The U.S. Supreme Court ruled on Wednesday that allows employers to opt-out of providing birth control for their employees. The court's 7-2 decision upholds President Donald Trump's position that employers should be granted an exemption for covering birth control, initially provided by the Affordable Care Act. The provision was aimed at delivering no-cost contraceptive services for women, though Trump has been trying to effectively dismantle the ACA entirely throughout his first term in office.
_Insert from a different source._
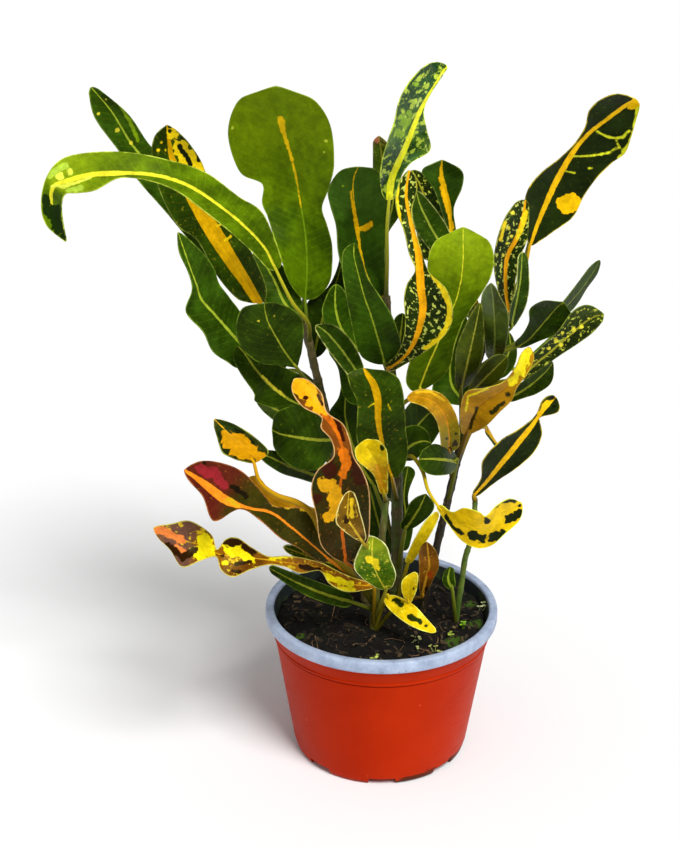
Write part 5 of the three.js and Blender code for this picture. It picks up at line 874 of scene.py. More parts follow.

The case itself revolved around a 2018 regulation from the Department of Health and Human Services that exempted any employer from following the mandate, so long as they had a "religious or moral objection to contraception," according to ABC News. The policy was challenged by 17 states, led by Pennsylvania and New Jersey, who called the mandate fundamentally unlawful, believing the rationale to be "arbitrary and capricious." While the ACA requires insurers to include "preventive care and screenings" as part of "minimal essential coverage" for Americans, it was left up to the HHS to define what services qualify.
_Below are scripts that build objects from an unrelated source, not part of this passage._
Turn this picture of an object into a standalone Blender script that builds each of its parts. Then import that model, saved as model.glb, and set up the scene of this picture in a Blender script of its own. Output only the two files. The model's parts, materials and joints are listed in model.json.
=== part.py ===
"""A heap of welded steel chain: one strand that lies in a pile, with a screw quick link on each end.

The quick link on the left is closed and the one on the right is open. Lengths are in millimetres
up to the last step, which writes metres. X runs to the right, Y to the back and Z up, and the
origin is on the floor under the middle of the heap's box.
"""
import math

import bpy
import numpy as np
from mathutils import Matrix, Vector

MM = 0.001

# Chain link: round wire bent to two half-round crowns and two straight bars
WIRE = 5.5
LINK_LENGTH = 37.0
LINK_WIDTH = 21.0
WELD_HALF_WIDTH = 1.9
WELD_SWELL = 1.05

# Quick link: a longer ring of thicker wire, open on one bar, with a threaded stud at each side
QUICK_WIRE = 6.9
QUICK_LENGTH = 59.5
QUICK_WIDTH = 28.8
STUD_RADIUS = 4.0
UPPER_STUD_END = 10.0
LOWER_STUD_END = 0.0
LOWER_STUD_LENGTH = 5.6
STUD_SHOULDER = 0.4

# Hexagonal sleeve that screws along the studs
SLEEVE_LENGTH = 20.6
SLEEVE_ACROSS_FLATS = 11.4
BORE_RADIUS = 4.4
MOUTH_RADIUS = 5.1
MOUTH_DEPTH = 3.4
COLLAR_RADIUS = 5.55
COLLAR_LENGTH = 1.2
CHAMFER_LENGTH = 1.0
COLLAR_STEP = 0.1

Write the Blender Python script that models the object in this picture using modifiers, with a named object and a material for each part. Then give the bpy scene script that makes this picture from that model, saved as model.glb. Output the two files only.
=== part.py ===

Since the ACA became law in 2010, all contraceptives approved by the FDA were included in the mandate, which provided birth control to millions of women. Justice Clarence Thomas, who wrote the majority opinion, concluded that a "plain reading" of the law gives the administration "virtually unbridled discretion" to decide what counts as required coverage, which includes both religious and moral objections. "No language in the statute itself even hints that Congress intended that contraception should or must be covered," Thomas continued. "It was Congress, not the [administration], that declined to expressly require contraceptive coverage in the ACA itself."
Justice Elana Kagan, who joined the majority vote, indicated that the fight over the exemptions isn't over just yet. While she didn't argue that the administration has the right to change the policy, she did write that "I question whether the exemptions can survive administrative law's demand for reasoned decision making," and that the "issue remains open for the lower courts to address."
Meanwhile, Justices Ruth Bader Ginsburg and Sonia Sotomayor were the two who voted against the ruling, writing that the court's decision "leaves women workers to fend for themselves." Ginsburg added that "as the government estimates, between 70,500 and 126,400 women would immediately lose access to no-cost contraceptive services" under the judgment.